Review by Graham Johnstone
Britten and Brülightly is the first graphic novel by Hannah Berry, a murder mystery.
Fernández Britten, however, is an atypical detective, preferring to call himself a Private Researcher. He looks like Hercule Poirot, and in a humorous nod to his Belgian lookalike, is often mistaken for French. However, Britten (like Berry herself) has roots in Ecuador. In character, though, there’s little in Britten of the bombastic, ego-centric temperament Poirot’s own creator condemned in him. Britten’s cases are also less glamorous – typically domestic, with success involving bad news for the client, so explaining Britten’s nickname ‘The Heartbreaker’. Brülightly, according to the cover blurb, is Britten’s “‘unconventional’ partner”, but that’s quite an understatement. Avoiding spoilers, let’s say he offers a foil for Britten, without stealing focus. Unconventionally, Britten’s no action hero, and the book opens with him wondering if there’s a case that can even get him out of bed.
That case is brought by Charlotte Maughton, daughter of a publishing magnate. Her fiancé, who’s also her father’s assistant, has been found dead. Charlotte questions a suicide verdict, and suspects murder. Beyond this mystery, there’s a further hook of whether Britten’s findings will give Charlotte comfort, or heartbreak. The detection is mostly door-knocking, with a series of incremental findings revealing messy realities and venal acts, more often than deadly sins.
The time and setting is never stated. The cover image could be London, Paris, even Poirot’s Belgium, however, the incessant rain suggests Britain, and we later see an iconic British phone box. Crime plots often drive explorations of place, but here the ambiguity of locale is hardly noticeable, and adds universality. The story might almost be set any time, though some vintage vehicles suggest the inter-war ‘Golden Age of Detective Fiction’, and some of the plot and stakes make more sense in that less permissive era.
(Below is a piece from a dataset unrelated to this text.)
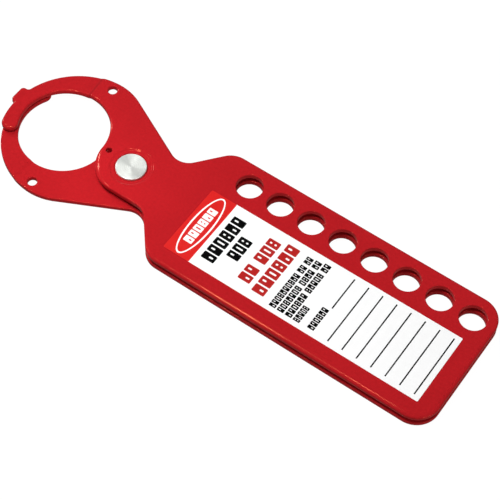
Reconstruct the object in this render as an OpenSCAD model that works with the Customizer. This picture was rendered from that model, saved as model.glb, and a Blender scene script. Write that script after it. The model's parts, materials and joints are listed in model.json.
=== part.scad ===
// Steel lockout hasp with a write-on label on each side.
// Two stamped plates turn against each other on one rivet. Each plate ends in half of a
// round jaw, and a row of padlock holes runs through both bodies, which keeps them shut.
//
// Frame: the origin is the jaw's centre, on the mid-plane between the plates. +X runs from
// the jaw to the padlock end, +Y to the side with the padlock holes, +Z out of the front
// plate. The front plate's half of the jaw is on the +Y side, the rear plate's on the -Y side.

/* [Plates] */
// Thickness of each plate
plate_t = 2.4; // [2.2:0.1:2.8]
// Space between the two bodies
body_gap = 2; // [1.9:0.1:2.4]
// Width of the bodies
body_w = 60.5; // [58:0.5:64]
// Distance from the jaw's centre to the padlock end
body_end = 192.8; // [190:0.2:210]
// Distance from the jaw's centre to where the shoulder's slope meets the body's side
shoulder_x = 64.6; // [63:0.1:66]
// Slope of the shoulders, measured from the hasp's length
shoulder_a = 50.6; // [48:0.2:53]
// Radius where a shoulder turns into the body's side
shoulder_r = 9.4; // [6:0.1:11]
// Radius of the two corners at the padlock end
end_r = 10; // [4:0.5:16]

/* [Jaw] */
// Inside diameter of the closed jaw
jaw_d = 38.1; // [36:0.1:39]
// Radius of the jaw's outer arc beside the neck
crown_r = 24.5; // [23.8:0.1:25.4]
// Radius of the jaw's outer arc from the crown to the tip
flank_r = 31.7; // [31:0.1:32.6]
// Where the outer arc changes from crown to flank, measured around the crown's centre from +X
crown_a = 94.5; // [90:0.5:100]
// How far the front tip's centre passes the hasp's centreline
front_tip_a = 28; // [24:1:36]
// How far the rear tip's centre passes the hasp's centreline
rear_tip_a = 28; // [24:1:36]
// How far each half of the jaw steps towards the other plate
joggle = 0.6; // [0.3:0.1:0.8]
// Where the step lies, measured around the jaw from +X
joggle_a = 95; // [92:0.5:98]
// How far the ear stands out from the front half's flank
ear_out = 2.2; // [1.5:0.1:4]
// Length of the ear along the flank
ear_w = 8; // [6:0.1:10]

/* [Neck and pivot] */
// Distance from the jaw's centre to the pivot
pivot_x = 34.6; // [34.4:0.1:35]
// Slope of the neck's straight side
neck_a = 26.5; // [25:0.5:28]
// Radius between the neck and a shoulder
neck_r = 7.8; // [6:0.1:9]
// Radius of the pressed dish around the rivet, at its floor
dish_r = 8.1; // [7.5:0.1:8.7]
// Depth of the pressed dish
dish_depth = 0.9; // [0.6:0.05:0.95]

/* [Rivet] */
// Diameter of the rivet's turned head
head_d = 12.8; // [12:0.1:14]
// Diameter of the rivet's formed tail
tail_d = 12; // [11:0.1:14]
// Diameter of the rivet's shank
shank_d = 8; // [6:0.5:9]
// Height of the head and of the tail
head_h = 1; // [0.8:0.05:1.2]
// Running clearance around the shank and under the head
pivot_clear = 0.05; // [0.03:0.01:0.08]

/* [Holes] */
// Diameter of the padlock holes
padlock_d = 11.2; // [9:0.1:12]
// Distance between padlock holes
padlock_pitch = 14.88; // [14:0.02:15.2]
// Distance from the jaw's centre to the first padlock hole
padlock_x = 79; // [78:0.5:82]
// Distance from the hasp's centreline to the row of padlock holes
padlock_y = 20.1; // [19.5:0.1:20.5]
// Diameter of the hanging hole in each half of the jaw
hang_d = 4; // [3:0.1:4.5]
// Diameter of the small hole in the neck
neck_hole_d = 2.6; // [2:0.1:3.2]

/* [Labels] */
// Length of each label
label_l = 116.7; // [100:0.1:118]
// Width of each label
label_w = 32.8; // [28:0.1:33]
// Distance from the jaw's centre to the label's near end
label_x = 68; // [68:0.5:73]
// Distance from the hasp's centreline to the label's centreline
label_y = -6.7; // [-8:0.1:-6.5]
// Thickness of the laminated label
label_t = 0.15; // [0.1:0.01:0.2]

/* [Hidden] */
$fn = 96;

arc_step = 4;               // degrees between the points of an arc in an outline
cut = 1;                    // how far a cutting solid runs past what it cuts
padlock_count = 8;
jaw_r = jaw_d / 2;
body_z = body_gap / 2;      // inner face of a body, measured from the mid-plane
face_z = body_z + plate_t;  // outer face of a body
tip_z = body_z - joggle;    // inner face of a stepped half of the jaw
joggle_w = 0.8;             // length of the slope in the step
floor_z = face_z - dish_depth;
dish_wall = 1.2;            // how much wider the dish is on the plate's inner face
side_y = body_w / 2;

// Arc centres. The crown's centre is its own dimension, and the flank's follows from it,
// because the two arcs share a tangent at crown_a.
crown_c = [6.1, 6.5];
flank_c = crown_c + (crown_r - flank_r) * dir(crown_a);
// The lug is the round end of the plate behind the other plate's half of the jaw.
// It touches the jaw's circle from outside.
lug_c = [pivot_x - 0.97, 1.17];
lug_r = norm(lug_c) - jaw_r;

// Places of the two small holes, on the front plate's side of the centreline.
hang_c = [4.65, 26.7];
neck_hole_c = [pivot_x - 12.35, 1.4];
// The ear's middle, along Y.
ear_y = 2.8;
ear_r = 1.6;

function dir(a) = [cos(a), sin(a)];
function unit(v) = v / norm(v);
function heading(v) = atan2(v.y, v.x);
function short_turn(a) = a - 360 * round(a / 360);

// Points of an arc from angle a0 to angle a1.
function arc(c, r, a0, a1) =
    let (n = ceil(abs(a1 - a0) / arc_step))
    [for (i = [0:n]) c + r * dir(a0 + (a1 - a0) * i / n)];

// Points of the arc that rounds the corner at q between the points p and s.
function corner(p, q, s, r) =
    let (
        u = unit(p - q),
        v = unit(s - q),
        half = acos(u * v) / 2,
        c = q + unit(u + v) * r / sin(half),
        a0 = heading(q + u * r / tan(half) - c),
        a1 = heading(q + v * r / tan(half) - c)
    )
    arc(c, r, a0, a0 + short_turn(a1 - a0));

// Where the line through p at angle a crosses the line through q at angle b.
function meet(p, a, q, b) =
    let (d = q - p, across = cross(dir(a), dir(b)))
    p + dir(a) * cross(d, dir(b)) / across;

// Radius of the round tip at angle a: it touches the jaw's circle and the flank.
function tip_radius(a) =
    let (k = dir(a) * flank_c)
    (flank_r * flank_r - flank_c * flank_c - jaw_r * jaw_r + 2 * jaw_r * k)
    / (2 * (jaw_r + flank_r - k));

// Outline of a plate whose half of the jaw is on the +Y side, with the jaw still closed
// by the piece that the bore takes out. It runs round the tip, over the crown, down the
// neck, round the body and back along the lug.
function plate_outline(tip_a) =
    let (
        a = 180 + tip_a,
        r = tip_radius(a),
        tip_c = (jaw_r + r) * dir(a),
        flank_a = short_turn(heading(tip_c - flank_c)) + 360,
        neck_start = crown_c + crown_r * dir(90 - neck_a),
        shoulder = [shoulder_x, side_y],
        lower_shoulder = [shoulder_x, -side_y],
        neck = meet(neck_start, -neck_a, shoulder, shoulder_a),
        lug_side = lug_c - [0, lug_r],
        lower_neck = meet(lug_side, 0, lower_shoulder, -shoulder_a),
        end_corner = [body_end, side_y],
        lower_end_corner = [body_end, -side_y],
        inside = jaw_r - 2
    )
    concat(
        [inside * dir(a)],
        arc(tip_c, r, a - 180 - arc_step, flank_a - 360),
        arc(flank_c, flank_r, flank_a - arc_step, crown_a),
        arc(crown_c, crown_r, crown_a - arc_step, 90 - neck_a),
        corner(neck_start, neck, shoulder, neck_r),
        corner(neck, shoulder, end_corner, shoulder_r),
        corner(shoulder, end_corner, lower_end_corner, end_r),
        corner(end_corner, lower_end_corner, lower_shoulder, end_r),
        corner(lower_end_corner, lower_shoulder, lower_neck, shoulder_r),
        corner(lower_shoulder, lower_neck, lug_side, neck_r),
        arc(lug_c, lug_r, 270, 180 + arc_step),
        [inside * dir(0)]
    );

// Everything on the tip's side of the step across the jaw, moved back by d.
module tip_side(d) {
    reach = 2 * body_end;
    rotate([0, 0, joggle_a])
        translate([-reach / 2, -d, -reach / 2])
            cube([reach, reach, reach]);
}

// A flat ear on the tip's flank, to press the jaw open with.
module ear() {
    left = flank_c.x - flank_r - ear_out;
    inboard = jaw_r + 2.4;
    low = ear_y - ear_w / 2;
    high = ear_y + ear_w / 2;
    polygon(concat(
        [[-inboard, low]],
        corner([-inboard, low], [left, low], [left, high], ear_r),
        corner([left, low], [left, high], [-inboard, high], ear_r),
        [[-inboard, high]]
    ));
}

// One stamped plate, outer face up, with its half of the jaw on the +Y side when side is 1
// and on the -Y side when side is -1.
module plate(side, tip_a, with_ear) {
    outline = plate_outline(tip_a);
    difference() {
        union() {
            difference() {
                translate([0, 0, body_z])
                    linear_extrude(plate_t)
                        scale([1, side]) polygon(outline);
                scale([1, side, 1]) tip_side(-joggle_w / 2);
            }
            intersection() {
                translate([0, 0, tip_z])
                    linear_extrude(plate_t)
                        scale([1, side]) {
                            polygon(outline);
                            if (with_ear) ear();
                        }
                scale([1, side, 1]) tip_side(joggle_w / 2);
            }
            // underside of the dish
            translate([pivot_x, 0, body_z - dish_depth])
                cylinder(r = dish_r + dish_wall, h = dish_depth + plate_t / 2);
        }
        translate([pivot_x, 0, floor_z])
            cylinder(r = dish_r, h = dish_depth + cut);
        translate([pivot_x, 0, 0])
            cylinder(d = shank_d + 2 * pivot_clear, h = face_z + cut);
        translate([0, 0, -cut])
            cylinder(r = jaw_r, h = face_z + 2 * cut, $fn = 180);
        for (i = [0:padlock_count - 1])
            translate([padlock_x + i * padlock_pitch, padlock_y, 0])
                cylinder(d = padlock_d, h = face_z + cut);
        translate([hang_c.x, side * hang_c.y, 0])
            cylinder(d = hang_d, h = face_z + cut);
        translate([neck_hole_c.x, side * neck_hole_c.y, 0])
            cylinder(d = neck_hole_d, h = face_z + cut);
    }
}

module front_plate() {
    color([0.76, 0.1, 0.13])
        plate(1, front_tip_a, true);
}

module rear_plate() {
    color([0.62, 0.08, 0.11])
        mirror([0, 0, 1]) plate(-1, rear_tip_a, false);
}

// The head turns over the front dish with a running clearance, and the tail is formed
// down onto the rear dish.
module pivot_rivet() {
    head_z = floor_z + pivot_clear;
    edge = 0.25;
    color([0.82, 0.83, 0.82])
        translate([pivot_x, 0, 0])
            rotate_extrude()
                polygon([
                    [0, -floor_z - head_h],
                    [tail_d / 2 - edge, -floor_z - head_h],
                    [tail_d / 2, -floor_z - head_h + edge],
                    [tail_d / 2, -floor_z],
                    [shank_d / 2, -floor_z],
                    [shank_d / 2, head_z],
                    [head_d / 2, head_z],
                    [head_d / 2, head_z + head_h - edge],
                    [head_d / 2 - edge, head_z + head_h],
                    [0, head_z + head_h]
                ]);
}

// A label lying on a plate's outer face, with its header strip towards the jaw.
module label_sheet() {
    translate([label_x, label_y - label_w / 2, face_z])
        cube([label_l, label_w, label_t]);
}

module front_label() {
    color([0.97, 0.97, 0.96]) label_sheet();
}

module rear_label() {
    color([0.95, 0.95, 0.94]) mirror([0, 0, 1]) label_sheet();
}

front_plate();
rear_plate();
pivot_rivet();
front_label();
rear_label();
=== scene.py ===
import json
import math
import bpy
import bmesh
import numpy as np
from mathutils import Matrix, Vector
from mathutils.geometry import delaunay_2d_cdt


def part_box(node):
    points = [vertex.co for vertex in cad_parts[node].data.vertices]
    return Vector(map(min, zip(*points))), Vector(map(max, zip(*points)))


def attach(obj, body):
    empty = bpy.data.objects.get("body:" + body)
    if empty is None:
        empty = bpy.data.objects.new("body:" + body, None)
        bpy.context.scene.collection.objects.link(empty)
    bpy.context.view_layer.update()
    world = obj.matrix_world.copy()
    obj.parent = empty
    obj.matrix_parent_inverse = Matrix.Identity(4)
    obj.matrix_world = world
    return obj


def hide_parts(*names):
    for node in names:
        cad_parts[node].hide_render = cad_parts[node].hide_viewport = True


# Looks for a steel lockout hasp: two powder coated plates, a turned rivet, two printed labels.
# Lengths are worked out in millimetres and become metres where a mesh is made.

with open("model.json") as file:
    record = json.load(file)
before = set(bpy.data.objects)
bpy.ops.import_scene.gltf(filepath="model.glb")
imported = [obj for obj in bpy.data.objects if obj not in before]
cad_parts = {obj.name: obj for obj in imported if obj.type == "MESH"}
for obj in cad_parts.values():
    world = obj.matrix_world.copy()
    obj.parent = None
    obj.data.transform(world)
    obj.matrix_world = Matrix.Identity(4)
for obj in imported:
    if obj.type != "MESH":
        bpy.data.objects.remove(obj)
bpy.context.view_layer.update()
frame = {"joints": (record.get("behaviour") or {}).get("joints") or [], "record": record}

MM = 0.001
scene = bpy.context.scene
mounts = {m["name"]: m for m in frame["record"]["mounts"]}
hinge = frame["joints"][0]


def span(node):
    """Lowest and highest corner of a CAD node, in millimetres."""
    low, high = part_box(node)
    return low / MM, high / MM


# ---------------------------------------------------------------- sizes from the frame
PLATE_LOW, PLATE_HIGH = span("front_plate")
LABEL_LOW, LABEL_HIGH = span("front_label")
RIVET_LOW, RIVET_HIGH = span("pivot_rivet")
FACE_Z = PLATE_HIGH.z
BODY_END = PLATE_HIGH.x
HALF_W = -PLATE_LOW.y
PIVOT_X = hinge["pos_m"][0] / MM
JAW_R = mounts["jaw"]["dims"]["r_mm"]
PADLOCK = [mounts[n] for n in sorted(mounts) if n.startswith("padlock_hole")]
PADLOCK_R = PADLOCK[0]["dims"]["r_mm"]
PADLOCK_X = [m["pos_m"][0] / MM for m in PADLOCK]
PADLOCK_Y = PADLOCK[0]["pos_m"][1] / MM
TETHER = mounts["tether_hole_front"]
TETHER_X = TETHER["pos_m"][0] / MM
TETHER_Y = TETHER["pos_m"][1] / MM
TETHER_R = TETHER["dims"]["r_mm"]
PLATE_T = TETHER["dims"]["length_mm"]
BODY_Z = FACE_Z - PLATE_T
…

Berry understands the detective genre well enough to thoughtfully update it. She shuns the righteous heroics of the hardboiled style, in favour of the and moral uncertainty of noir. Britten’s troubles include his burden of ‘Heartbreaker’ for his clients. His own heart, though, is hidden, perhaps broken long ago. Brülightly’s bawdy banter falls dead at his partner’s feet. Britten’s main relationship suggests an enduring commitment to someone lost, and there’s no hint of any frisson between detective and widowed client. Avoiding such clichés, including male egotism and macho posturing, surely broadens contemporary appeal. The action is similarly restrained, the lack of showy set-pieces, like car chases and shootouts, elevating Britten and Brülightly from pulp, to literary mystery.
Berry’s acknowledgements note advice to “rewrite and rewrite…” and that’s reflected in an elegantly scripted, and tightly paced book. She leaves the reader guessing until the closing pages, and the ending satisfies as both crime plot and character story.
The art, like the story, avoids binary black and white in favour of celluloid noir’s shades of grey, here layered in ink washes. Trained as an illustrator, Berry puts solidly designed and drawn characters into convincing settings, albeit drowned and obscured by rain. Traces of washed-out colour add to appealing and effective pages.
Berry’s layouts also evoke film noir, with whole page images often cut horizontally into ‘widescreen’ panels. This sends the eye across, down, across… as if scanning the scene for clues and threats. Cropped panels and oblique angles further build tension and disorientation, drawing readers into her neo-noir narrative.
Britten and Brülightly is an impressive debut. Adamtine, and Livestock followed, before Berry transitioned from creating comics to championing them, including a term as the UK’s Comics Laureate.